Clearly, the evolution of technology has allowed us to be more impactful and purposeful, and, in this issue of Business Officer, this topic takes the lead in a portfolio of articles that tell the stories of culture, pride, and ingenuity, and how each of these elements work together—and sometimes separately—to support the goals of the campus community, while keeping the institution anchored in its mission.
In 2006, when I arrived at NACUBO, technology, undoubtedly, had a less-sophisticated look and feel. Fast-forward 12 years, and we now have instantaneous access to the world through smartphones, smart watches, and other electronic devices. In 2006, the smartphone was just beginning to gain popularity; the first iPhone made its debut in June 2007.
In a 2006 interview on “NBC Nightly News,” Steve Jobs, chairman, CEO, and co-founder of Apple Inc., said: “Technology keeps moving and lets us do more and more. We want to bring customers [along] with that and not just leave them using stuff that they could do five years ago, but not the stuff that’s been invented since then.”
And bring customers along, they have. Today, at-home and on-campus systems are equipped to operate lights, televisions, phones, and laptops with a simple voice command; and groceries, ordered from an app, are delivered within the hour. It’s all part of the Internet of Things (IoT), described in the article “IoT Ready?” Florence Hudson, special adviser at Next Generation Internet, explains IoT as “A term used to classify systems where Information Technology plus Operational Technology are deployed together to gather data that can be leveraged for improved outcomes.”

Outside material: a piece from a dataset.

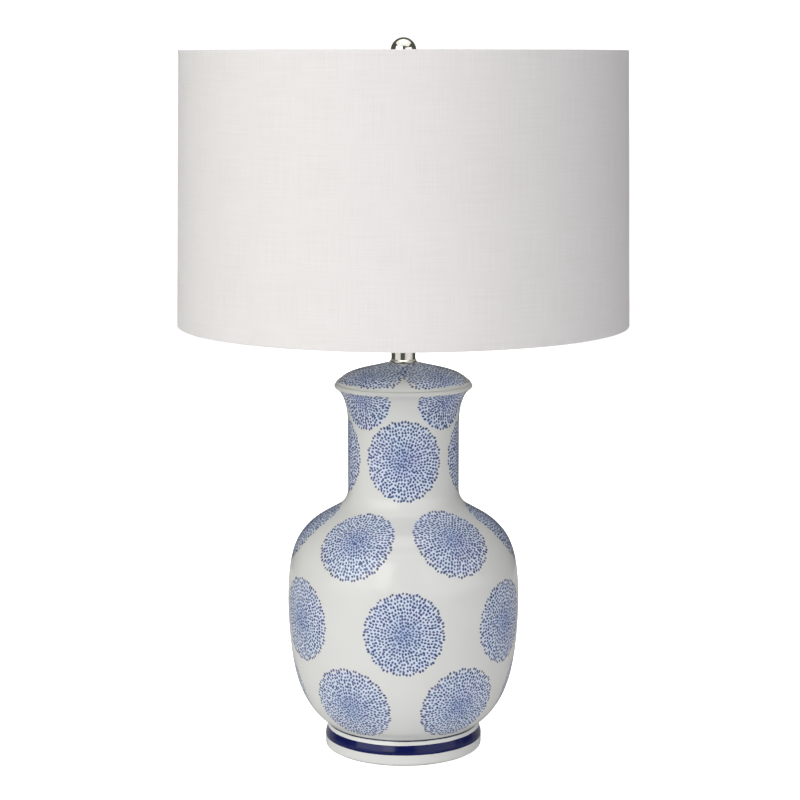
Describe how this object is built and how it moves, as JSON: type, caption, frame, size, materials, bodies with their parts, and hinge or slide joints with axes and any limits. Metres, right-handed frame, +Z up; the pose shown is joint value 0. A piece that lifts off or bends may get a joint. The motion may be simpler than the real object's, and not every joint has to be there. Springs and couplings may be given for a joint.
{
  "type": "table lamp",
  "caption": "Table lamp with a glazed ceramic ginger jar base, lid and foot, nickel neck, harp, socket and bulb under a linen drum shade with a ball finial.",
  "frame": {"origin": "on the table, at the centre of the foot", "axes": "+Z up along the lamp, -Y to the front as pictured, +Y to the back where the cord leaves"},
  "size_m": [0.4063, 0.4064, 0.648],
  "materials": {
    "glaze": "gloss",
    "nickel": "polished",
    "steel": "satin",
    "brass": "satin",
    "felt": "matte",
    "rubber": "matte",
    "bushing": "matte",
    "insulation": "matte",
    "moulding": "satin",
    "bulb_glass": "satin",
    "aluminium": "satin",
    "solder": "matte",
    "linen": "matte",
    "styrene": "satin",
    "white_wire": "satin"
  },
  "bodies": {
    "base": {"jar_body": "glaze", "jar_lid": "glaze", "base_felt": "felt", "base_gasket": "rubber", "base_washer": "steel", "lock_washer": "steel", "bottom_nut": "brass", "cord_bushing": "bushing", "threaded_rod": "steel", "neck_gasket": "rubber", "neck_ring": "nickel", "neck_tube": "nickel", "neck_cap": "nickel", "harp_saddle": "nickel", "saddle_nut": "brass", "socket_cap": "nickel", "socket_set_screw": "steel", "socket_shell": "nickel", "socket_liner": "insulation", "socket_body": "moulding", "terminal_screws": "brass", "screw_shell": "brass", "centre_contact": "brass"},
    "harp": {"harp_bow": "nickel"},
    "ferrule_right": {"harp_ferrule_right": "nickel"},
    "ferrule_left": {"harp_ferrule_left": "nickel"},
    "harp_stud": {"harp_stud": "nickel"},
    "shade": {"spider_hub": "white_wire", "spider_arms": "white_wire", "shade_top_ring": "white_wire", "shade_bottom_ring": "white_wire", "shade_liner": "styrene", "shade_linen": "linen"},
    "finial_insert": {"finial_base": "nickel"},
    "finial": {"finial_ball": "nickel"},
    "bulb_contact": {"bulb_contact": "solder"},
    "bulb": {"bulb_insulator": "moulding", "bulb_screw_base": "aluminium", "bulb_glass": "bulb_glass"},
    "switch": {"switch_shaft": "moulding", "switch_knob": "moulding"}
  },
  "joints": [
    {"name": "harp_lift", "type": "slide", "parent": "base", "child": "harp", "axis": [0, 0, 1], "range_m": [0, 0.022]},
    {"name": "ferrule_right_lift", "type": "slide", "parent": "harp", "child": "ferrule_right", "axis": [0, 0, 1], "range_m": [0, 0.022]},
    {"name": "ferrule_left_lift", "type": "slide", "parent": "harp", "child": "ferrule_left", "axis": [0, 0, 1], "range_m": [0, 0.022]},
    {"name": "shade_swivel", "type": "hinge", "parent": "harp", "child": "harp_stud", "pos_m": [0, 0, 0.6079], "axis": [0, 0, 1], "continuous": true},
    {"name": "shade_lift", "type": "slide", "parent": "harp_stud", "child": "shade", "axis": [0, 0, 1], "range_m": [0, 0.26]},
    {"name": "finial_lift", "type": "slide", "parent": "shade", "child": "finial_insert", "axis": [0, 0, 1], "range_m": [0, 0.0085]},
    {"name": "finial_turn", "type": "hinge", "parent": "finial_insert", "child": "finial", "pos_m": [0, 0, 0.635], "axis": [0, 0, 1], "range_deg": [0, 3240]},
    {"name": "bulb_lift", "type": "slide", "parent": "base", "child": "bulb_contact", "axis": [0, 0, 1], "range_m": [0, 0.0182]},
    {"name": "bulb_turn", "type": "hinge", "parent": "bulb_contact", "child": "bulb", "pos_m": [0, 0, 0.45], "axis": [0, 0, 1], "range_deg": [0, 1800]},
    {"name": "switch_turn", "type": "hinge", "parent": "base", "child": "switch", "pos_m": [0, -0.02, 0.4218], "axis": [0, -1, 0], "continuous": true}
  ],
  "couplings": [
    {"joint": "finial_lift", "follows": "finial_turn", "m_per_rad": 0.00014972},
    {"joint": "bulb_lift", "follows": "bulb_turn", "m_per_rad": 0.00057757}
  ]
}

These innovations allow institutions to serve a diverse and rapidly changing student body; inspire collaboration among students, faculty, and staff; and offer students the flexibility of efficient and flexible online learning. Technology also provides opportunities to gather the data needed to inform decisions. The article “Data 411”—the first article in Business Officer’s upcoming data analytics series—examines how, for example, leaders can manage data in ways that increase student success outcomes.
For all its good, however, technology poses risks and challenges, creating privacy and cybersecurity issues. In the article “Agile.edu,” Mike Abbiatti of the Western Interstate Commission for Higher Education says, “IoT has caused us to realize that every device we add to our network is a potential portal for cybercrime.”

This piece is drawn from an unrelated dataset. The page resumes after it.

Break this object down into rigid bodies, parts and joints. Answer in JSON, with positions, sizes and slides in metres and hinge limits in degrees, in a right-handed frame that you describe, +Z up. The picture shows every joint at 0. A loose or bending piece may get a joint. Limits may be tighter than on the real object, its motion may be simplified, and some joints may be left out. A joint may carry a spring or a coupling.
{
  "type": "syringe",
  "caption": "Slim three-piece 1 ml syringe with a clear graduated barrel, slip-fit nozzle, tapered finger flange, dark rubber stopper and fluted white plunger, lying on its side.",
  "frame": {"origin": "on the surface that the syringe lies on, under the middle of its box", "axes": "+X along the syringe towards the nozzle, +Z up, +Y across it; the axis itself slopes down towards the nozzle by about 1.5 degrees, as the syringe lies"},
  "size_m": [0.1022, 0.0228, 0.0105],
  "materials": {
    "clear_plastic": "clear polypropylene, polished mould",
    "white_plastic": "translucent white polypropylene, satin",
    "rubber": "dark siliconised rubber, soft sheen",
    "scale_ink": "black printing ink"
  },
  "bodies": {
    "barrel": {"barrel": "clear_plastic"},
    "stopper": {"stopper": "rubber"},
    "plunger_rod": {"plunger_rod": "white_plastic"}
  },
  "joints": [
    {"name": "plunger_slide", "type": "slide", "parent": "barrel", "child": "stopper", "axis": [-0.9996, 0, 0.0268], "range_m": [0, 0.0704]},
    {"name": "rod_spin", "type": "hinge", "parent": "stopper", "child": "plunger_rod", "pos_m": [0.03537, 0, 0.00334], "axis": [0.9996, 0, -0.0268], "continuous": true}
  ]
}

Culture defines traditions, ideas, and beliefs. It is at the core of who we are as people and as institutions. The rapid growth of diversity and inclusion efforts on campus exemplify advances in culture that are important to student success, while enriching the campus experience for all.
In the article “Tools of Engagement,” Catherine Lilly discusses how the concept of Liberating Structures leads to positive, results-oriented group interaction. Going further, “Where Are the People Like Me?” examines how four institutions are using employee resources groups to create a sense of belonging for underrepresented populations. Author Margo Vanover Porter notes, “While some ERGs come equipped with specific mission statements that require members to meet recruitment and retention goals, others merely consist of like-minded people getting together in an informal structure to talk about their shared personal and professional issues and concerns.” It is these efforts that CBOs and senior leaders are making that will continue to propel our institutions forward.
Pride of Place
The accomplishments of our member institutions in recent years are extensive, and it is the pride that you have in your college or university that has resulted in learning spaces and business partnerships that have been successful and life-changing.

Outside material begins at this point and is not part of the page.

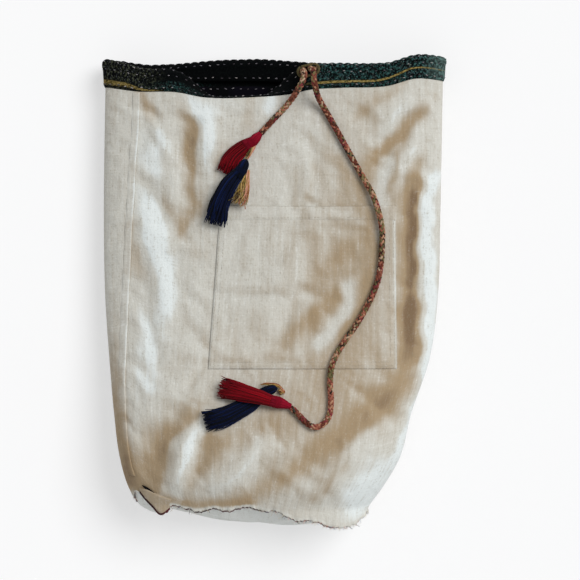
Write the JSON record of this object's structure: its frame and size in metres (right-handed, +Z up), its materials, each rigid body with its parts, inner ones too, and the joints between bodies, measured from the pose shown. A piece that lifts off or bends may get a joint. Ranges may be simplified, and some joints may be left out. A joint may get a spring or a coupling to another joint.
{
  "type": "drawstring backpack",
  "caption": "Round-based drawstring canvas backpack lying flat, with quilted lining, patch pocket, braided drawcord, thread tassels and back straps.",
  "frame": {"origin": "centre of the underside of the lying bag, on the surface it lies on", "axes": "+Y from the base to the mouth, +Z up out of the front"},
  "size_m": [0.3316, 0.4506, 0.1008],
  "materials": {
    "canvas": "matt",
    "lining": "matt",
    "casing_cloth": "matt",
    "thread": "matt",
    "cord": "matt",
    "red_thread": "satin",
    "navy_thread": "satin",
    "cord_fray": "matt",
    "webbing": "matt",
    "patch": "satin",
    "buckle_metal": "brushed"
  },
  "bodies": {
    "bag": {"canvas_wall": "canvas", "lining_wall": "lining", "base_panel": "canvas", "base_lining": "lining", "base_seam_allowance": "canvas", "side_seam": "canvas", "rim_casing": "casing_cloth", "cord_buttonhole": "thread", "casing_cord_run": "cord", "pocket_panel": "canvas", "pocket_hem": "canvas", "drawcord_long_end": "cord", "drawcord_short_end": "cord", "left_shoulder_strap": "webbing", "right_shoulder_strap": "webbing", "left_base_tab": "patch", "right_base_tab": "patch", "strap_anchor_patch": "patch"},
    "left_buckle": {"left_slide_buckle": "buckle_metal"},
    "right_buckle": {"right_slide_buckle": "buckle_metal"},
    "long_end_tassels": {"long_end_red_tassel_head": "red_thread", "long_end_red_tassel_skirt": "red_thread", "long_end_navy_tassel_head": "navy_thread", "long_end_navy_tassel_skirt": "navy_thread", "long_end_frayed_tip": "cord_fray"},
    "short_end_tassels": {"short_end_red_tassel_head": "red_thread", "short_end_red_tassel_skirt": "red_thread", "short_end_navy_tassel_head": "navy_thread", "short_end_navy_tassel_skirt": "navy_thread", "short_end_frayed_tip": "cord_fray"}
  },
  "joints": [
    {"name": "left_buckle_slide", "type": "slide", "parent": "bag", "child": "left_buckle", "axis": [0.1882, 0.9821, 0], "range_m": [-0.09, 0.15]},
    {"name": "right_buckle_slide", "type": "slide", "parent": "bag", "child": "right_buckle", "axis": [-0.0858, 0.9963, 0], "range_m": [-0.09, 0.15]},
    {"name": "long_end_tassels_lift", "type": "hinge", "parent": "bag", "child": "long_end_tassels", "pos_m": [0.0141, -0.1088, 0.0944], "axis": [0.27, 0.9629, 0], "range_deg": [0, 60]},
    {"name": "short_end_tassels_lift", "type": "hinge", "parent": "bag", "child": "short_end_tassels", "pos_m": [-0.0131, 0.1487, 0.0617], "axis": [-0.7283, 0.6853, 0], "range_deg": [0, 60]}
  ]
}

“Prototype Pivot” describes how institutions are designing nontraditional learning spaces (makerspaces) to inspire creativity and collaboration, while preparing students for postgraduation employment. They are facilities built to attract and engage aspiring entrepreneurs.
As you read “In It Together,” you will find case studies, featuring the University of Florida and Columbus State Community College, that detail their work with regional partners, with the purpose of strengthening campus operations and increasing citywide development. As Carole Schweitzer, editor in chief of Business Officer, notes in the introduction, “These kinds of stories help to underscore the value of higher education to the community, students, and society overall—and to encourage legislators, business leaders, and the public to support access to colleges and universities for the benefits they offer to society and to individuals.”
Our members are also displaying their strength and resilience during institutional mergers. In the essay “Preserving Institutional Pride,” Richard “Mac” Hisey, senior vice president of administration and finance, and chief financial officer, Berklee College of Music, explains how everything from having a shared vision, to choosing the right adviser, to maintaining a positive attitude made the merger of Berklee College of Music and the Boston Conservatory a success.
Speaking of pride, as we read in this issue about the combination of factors that our members are using to move their institutions forward, I am proud to see how far we have come in 12 years. It’s rewarding to leave NACUBO at a time when our institutions are doing extraordinary work for the next generation of thought leaders, entrepreneurs, and CBOs.
As you explore what options are available for your institution, Libby Mahaffy, diversity and inclusion specialist at Massachusetts Institute of Technology, suggests in the article “Where Are the People Like Me?” that administrators “pursue initiatives only if their motives are sincere.” I have no doubt that if our institutional leaders continue to make decisions with the best interest of their college in mind, the impact will vibrate throughout higher education for years to come.